• What you have to do: Write the material out again, line by line, exactly as it is.

• Data in this exercise:
^^^^^^^^^^^^^^^^
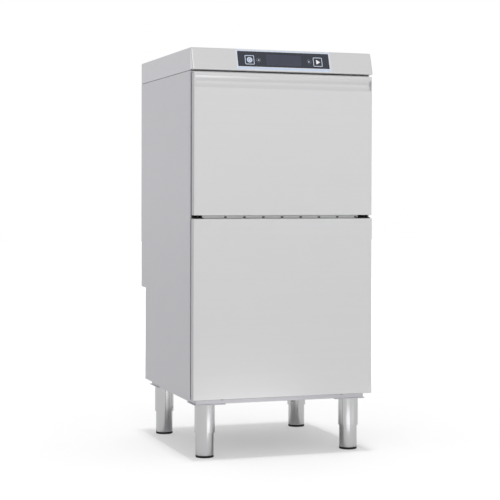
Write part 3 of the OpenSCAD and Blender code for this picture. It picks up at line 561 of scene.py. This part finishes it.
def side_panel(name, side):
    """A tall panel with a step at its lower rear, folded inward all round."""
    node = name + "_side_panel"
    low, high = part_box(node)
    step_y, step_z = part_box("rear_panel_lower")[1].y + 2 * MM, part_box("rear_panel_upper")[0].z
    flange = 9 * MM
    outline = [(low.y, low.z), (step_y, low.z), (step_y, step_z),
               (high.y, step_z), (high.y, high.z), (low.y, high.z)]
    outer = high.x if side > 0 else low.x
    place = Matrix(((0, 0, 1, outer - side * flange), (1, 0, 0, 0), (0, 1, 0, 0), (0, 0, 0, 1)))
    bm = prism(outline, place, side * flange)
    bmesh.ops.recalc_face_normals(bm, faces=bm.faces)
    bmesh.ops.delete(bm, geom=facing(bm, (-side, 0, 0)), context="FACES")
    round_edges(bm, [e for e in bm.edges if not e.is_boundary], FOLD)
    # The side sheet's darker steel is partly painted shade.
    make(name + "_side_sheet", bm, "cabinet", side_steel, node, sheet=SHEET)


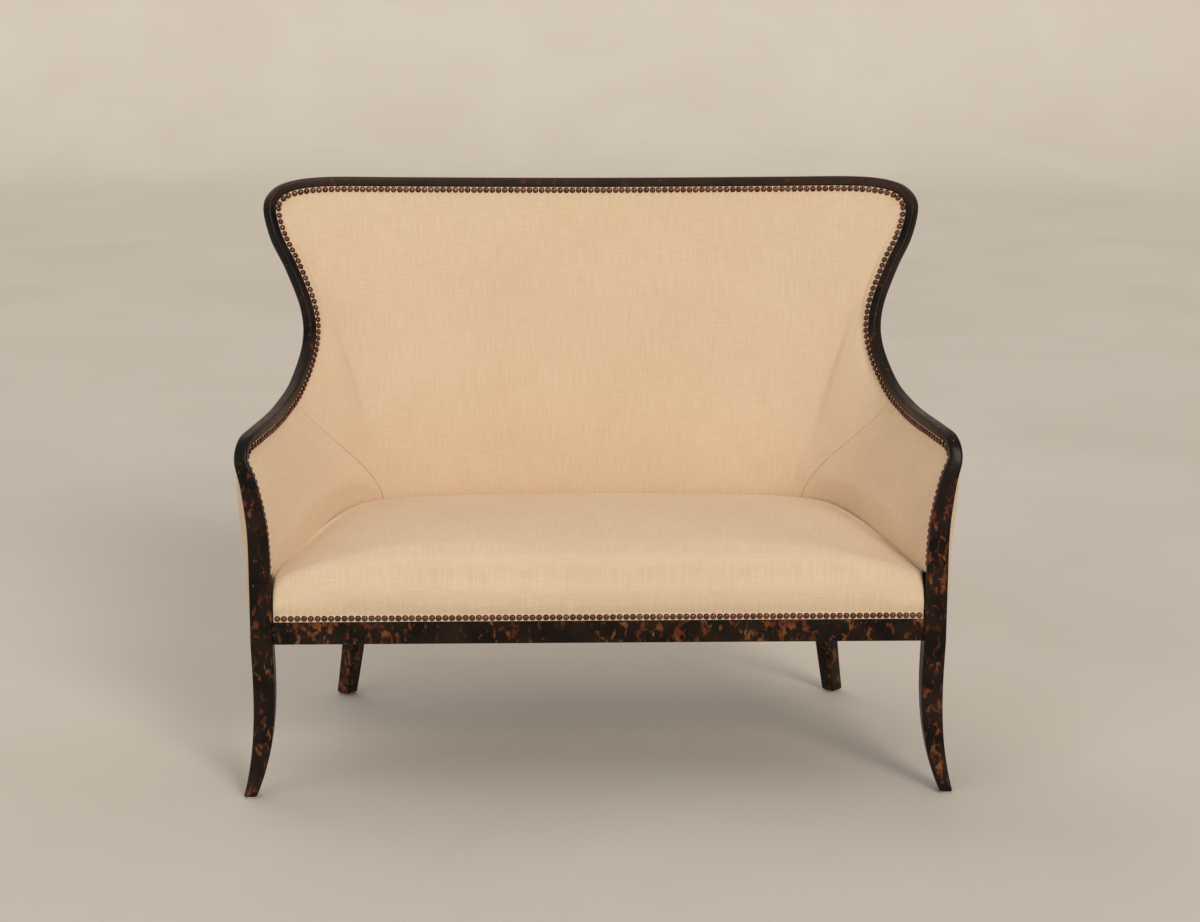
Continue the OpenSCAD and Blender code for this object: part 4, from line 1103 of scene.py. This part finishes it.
^^^^^^^^^^^^^^^^
• Right answer:
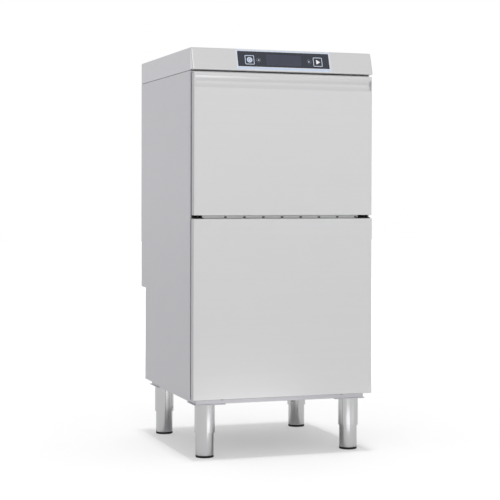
Write part 3 of the OpenSCAD and Blender code for this picture. It picks up at line 561 of scene.py. This part finishes it.
def side_panel(name, side):
    """A tall panel with a step at its lower rear, folded inward all round."""
    node = name + "_side_panel"
    low, high = part_box(node)
    step_y, step_z = part_box("rear_panel_lower")[1].y + 2 * MM, part_box("rear_panel_upper")[0].z
    flange = 9 * MM
    outline = [(low.y, low.z), (step_y, low.z), (step_y, step_z),
               (high.y, step_z), (high.y, high.z), (low.y, high.z)]
    outer = high.x if side > 0 else low.x
    place = Matrix(((0, 0, 1, outer - side * flange), (1, 0, 0, 0), (0, 1, 0, 0), (0, 0, 0, 1)))
    bm = prism(outline, place, side * flange)
    bmesh.ops.recalc_face_normals(bm, faces=bm.faces)
    bmesh.ops.delete(bm, geom=facing(bm, (-side, 0, 0)), context="FACES")
    round_edges(bm, [e for e in bm.edges if not e.is_boundary], FOLD)
    # The side sheet's darker steel is partly painted shade.
    make(name + "_side_sheet", bm, "cabinet", side_steel, node, sheet=SHEET)


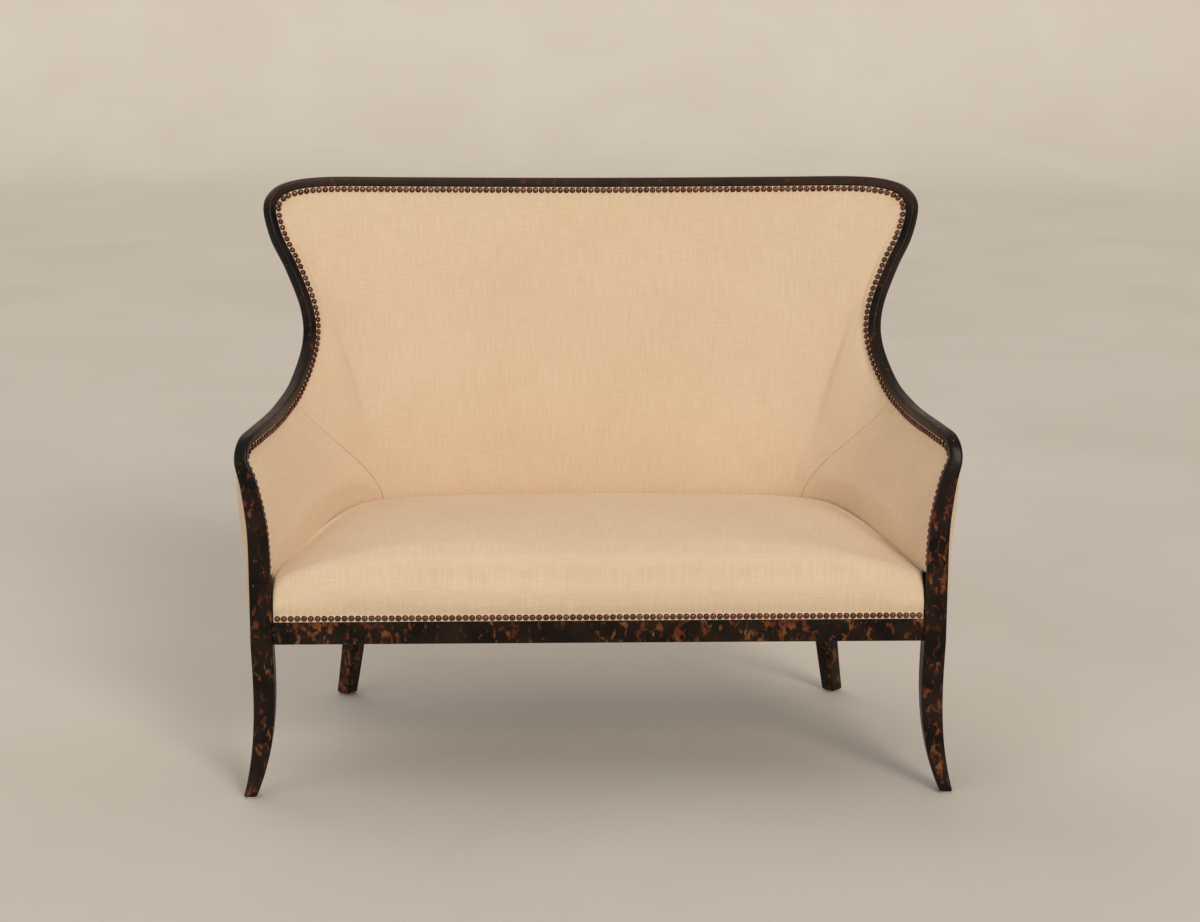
Continue the OpenSCAD and Blender code for this object: part 4, from line 1103 of scene.py. This part finishes it.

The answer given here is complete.